第五,从西方消费理论发展的趋势看,西方经济学家在这一领域的研究在相当大的程度上是以其自身的经济发展特别是美国经济为研究对象的。相对收入理论、持久收入理论和生命周期假说有一个共同点,即认为从长期看,储蓄率是一个相对固定的值。从实证角度看,这一判断可以得到经济发展已经达到一定高度的发达国家(如美、英、意等)经验数据的支持。但按照这一框架,显然无法解释在后起国家中发生的长时期中消费—投资的比例关系所发生的显著变化。这一事实的启示是,对发展中国家,特别是东方发展中国家积累与消费的比例关系的研究应有新的角度。
第六,从理论研究的角度看,对消费—储蓄比例的国际差异的比较虽然是非常重要的,但从中引出结论性观点时应特别慎重,防止犯简单类比的错误。在中国人民大学最新引进的一本国际上流行的宏观经济学教科书中,作者虽然对储蓄率的国际差异从不同角度进行了分析,但最后还是承认,“以上这些因素并不能用来圆满地解释各国储蓄率的差异。一些经济学家最后干脆认为这种差异仅仅是因为各国对待储蓄的态度不同,但大多数经济学家希望对这些态度能够提供解释”。(注:《宏观经济学》,P269,多恩布什、费希尔,中国人民大学出版社,1997年。)由于除了经济发展阶段、资源状况、分配状况等经济因素外,传统、历史和文化等非经济因素也在相当大的程度上起作用,因此国与国之间的消费—储蓄比例必然是不同的,从而基本上是不可直接对比的。值得注意的是,日本和我国一些经济学家也已经指出了这一点。(注:参见《日本经济的发展》,P129,南亮进,经济管理出版社,1992年;《好风凭借力,社保唤繁荣》,洪唯一,载《发展研究》第2期, 北京横店微观经济研究所,1999年8月23日。)

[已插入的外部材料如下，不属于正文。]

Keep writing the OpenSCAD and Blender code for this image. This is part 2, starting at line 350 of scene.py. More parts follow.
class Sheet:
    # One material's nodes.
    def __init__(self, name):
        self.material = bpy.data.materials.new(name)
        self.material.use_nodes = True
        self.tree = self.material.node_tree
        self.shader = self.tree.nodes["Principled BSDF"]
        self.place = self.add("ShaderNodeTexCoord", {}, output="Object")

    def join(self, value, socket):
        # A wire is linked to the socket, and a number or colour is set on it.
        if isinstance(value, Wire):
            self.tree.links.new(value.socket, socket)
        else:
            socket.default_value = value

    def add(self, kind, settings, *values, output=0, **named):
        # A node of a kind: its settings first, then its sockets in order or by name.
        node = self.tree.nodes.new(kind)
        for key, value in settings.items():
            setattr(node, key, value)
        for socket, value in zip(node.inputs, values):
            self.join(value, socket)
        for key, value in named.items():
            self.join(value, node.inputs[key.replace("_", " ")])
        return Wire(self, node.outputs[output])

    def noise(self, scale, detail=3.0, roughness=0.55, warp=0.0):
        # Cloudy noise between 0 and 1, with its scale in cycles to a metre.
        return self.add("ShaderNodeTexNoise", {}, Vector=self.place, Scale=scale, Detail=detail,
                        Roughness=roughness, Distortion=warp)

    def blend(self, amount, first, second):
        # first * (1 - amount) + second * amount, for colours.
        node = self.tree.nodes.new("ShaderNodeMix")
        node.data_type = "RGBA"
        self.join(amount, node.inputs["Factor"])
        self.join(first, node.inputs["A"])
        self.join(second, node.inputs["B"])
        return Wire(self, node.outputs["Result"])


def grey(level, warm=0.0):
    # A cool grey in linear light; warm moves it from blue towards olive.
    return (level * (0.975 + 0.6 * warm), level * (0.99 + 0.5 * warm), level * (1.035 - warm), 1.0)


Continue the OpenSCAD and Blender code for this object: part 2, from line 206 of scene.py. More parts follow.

第七,作为一个宏观经济的总量指标,对消费—投资比例的分析应着重于中长期,因为分析时期越短,非本质因素的影响就越大。对当前消费—投资比例的发展变化态势,应着重考察其形成的主导原因是长期因素还是短期因素。如果是短期因素在起主导作用,则决策部门可以期望政策措施的调整起“立竿见影”的效果。但如果是长期因素在起主导作用,那就不应对宏观经济政策调整的效果寄予过高的期望。
第八,从理论研究的角度看,为了解释消费—投资比例形成的基本态势,对莫迪里亚尼生命周期假说值得给予特别注意。较之其他几种理论,生命周期模型似乎更为合理,因为这一模型不仅直接明确地表明了储蓄的目的,而且有利于引入更多的相关因素(如人均收入的增长、人口的年龄分布、工作期与退休期的关系等)进行分析。另外值得注意的是,莫迪里亚尼提出了一个“正常的储蓄率”的概念,其量值是M/L,其中M是工作期的长度,L是工作期加退休期的长度。(注:参见《凯恩斯学派经济学》,P448,肯尼斯·栗原编,商务印书馆,1964年。)虽然这一理论值还没有得到经济数据的支持,但我们还是认为,在某种程度上这一概念是可以作为讨论基础和制约条件的。